Gym franchise with a dominant presence in the Northeast already has a foothold in Chicago; planning huge expansion.
Retro Fitness, the third-largest “high value, low price” gym and fitness franchise in the United States, has targeted Chicago for expansion and is actively seeking franchisees to help build the brand throughout the city.
Retro Fitness CEO Andrew Alfano has identified as many as 95 locations in the Chicago area, building upon the three gyms already operating downtown, in Portage Park’s Six Corners shopping district and in Carol Stream. The company is already a dominant brand in the Northeast. The downtown location at 310 S. Michigan Avenue is owned by Ike Tawil, who also owns two Retro Fitness locations in Brooklyn.

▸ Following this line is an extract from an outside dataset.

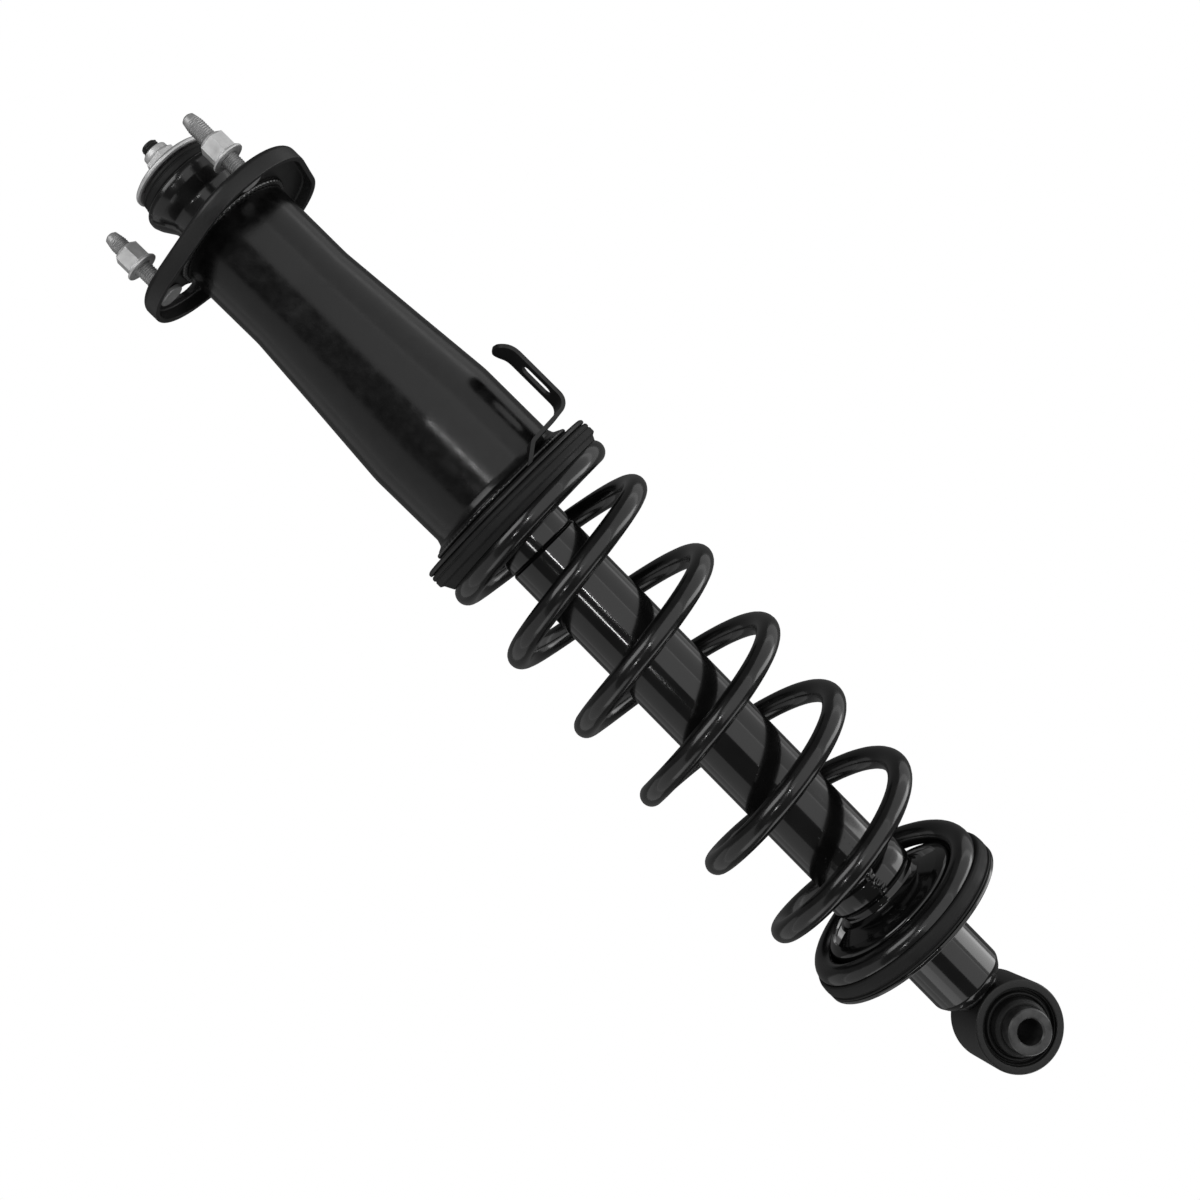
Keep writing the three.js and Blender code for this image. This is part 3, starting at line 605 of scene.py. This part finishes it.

“We know there is a need for a low-cost, high-value fitness center in Chicago, and the Retro Fitness model is the perfect gym concept to fill the void,” Tawil says.
For new entrepreneurs or those looking to diversify their investments, Retro Fitness’ track record is compelling. The top 50% of Retro Fitness locations averaged $1.4 million in sales in 2018, 3,785 members and an EBITDA of 24%, as noted in the Franchise Disclosure Document that Retro provides to candidates who inquire into ownership opportunities. For the top 10% of clubs, those numbers were $2.2 million AUV, 5,605 members and 31% EBITDA. The startup investment is similar to a restaurant franchise location, which typically only yields around 15% EBITDA and requires managing a much larger roster of employees. Financial considerations and details of the business model can be explored in greater detail by visiting retrofitness.com/franchising.
The fitness industry continues to grow
The gym industry itself is experiencing high growth. According to the International Health, Racquet and Sportsclub Association (IHRSA), Americans spent $32.3 billion at health clubs in 2018, and that figure is expected to grow 20% over the next five years. Millennials and Gen Z, in particular, are expected to drive long-term growth because they are much more fitness-conscious than their predecessor generations. According to the Physical Activity Council, nearly 64% of Millennials and 71% of Gen Z are regularly involved in high calorie-burning activities. That compares to 41.6% of Baby Boomers.
The industry has seen consistent growth — even during the Great Recession. From 2008 to 2012, while many other industries were declining, total gym membership grew from 45.6 million to 52.2 million, the IHRSA reports.
How Retro Fitness stands out
Retro Fitness distinguishes itself from competitors by providing tremendous value at a low price point. Monthly memberships start at $19.99, which includes access to a full range of equipment including treadmills, ellipticals, stationary bikes, free weights, machines and more. For another $10 a month, members also gain access to unlimited group exercise classes including yoga, spin, Zumba and high-intensity interval training, as well as Zen amenities including massage beds and tanning.
Retro’s business model aims to attract members who are looking for a more balanced workout than they might have been accustomed to at cardio-dominant discount gyms like Planet Fitness, while also providing a compelling value to people who enjoy group exercise classes, which can easily run over $100 a month at boutique fitness centers like Orangetheory.
“Our slogan is ‘Get Real,’ because we provide a fundamentally-sound fitness experience that’s not based on fads, or limitations on member potential by limiting their workout with weight restrictions, or feeding pizza to members,” says Retro Fitness SVP of Marketing Victor Bao. “We build membership communities in our gyms and help people achieve their goals by surrounding them with the right support, the right equipment, the right classes and the right nutrition.”
Combining community and value
A 2018 report from Piper Jaffrey showed that 53% of boutique members at cult-style gyms like Orangetheory note “they would leave their boutique if a similar class was offered at a gym for a lower price.” Retro Fitness aims to fulfill this desire through its $29.99 membership tier, which includes full gym access as well as unlimited classes. Retro Fitness also offers an app for iPhone and Android that allows users to sign up for classes and track their fitness goals.
CFO Robbie Sprechman notes that Retro Fitness is ideally positioned to capture business from fitness enthusiasts who are looking for ways to save money while maintaining their regimens. While the brand’s value has helped it thrive amid the current strong economy, it is well-positioned to capture market share in the event of a downturn.
“A lot of people will recognize the value we offer immediately,” he says. “Others who have been happy with their current workouts will be looking for ways to reduce $150/month memberships. We give them a way to save money, keep the same types of quality experiences and much more.”
Site selection considerations
Retro Fitness strategically targets new locations based on market segment and demographic density where Retro Fitness can provide scaled support to its franchisees. The corporate support team takes a hands-on approach to site selection and has helped develop over 2 million square feet nationwide.
Retro Fitness locations require at least 15,000 square feet of space and are typically located in shopping centers or malls/lifestyle centers with a direct exterior entrance and 80 feet of store frontage. The minimum required ceiling height is 20 feet in order to accommodate a mezzanine.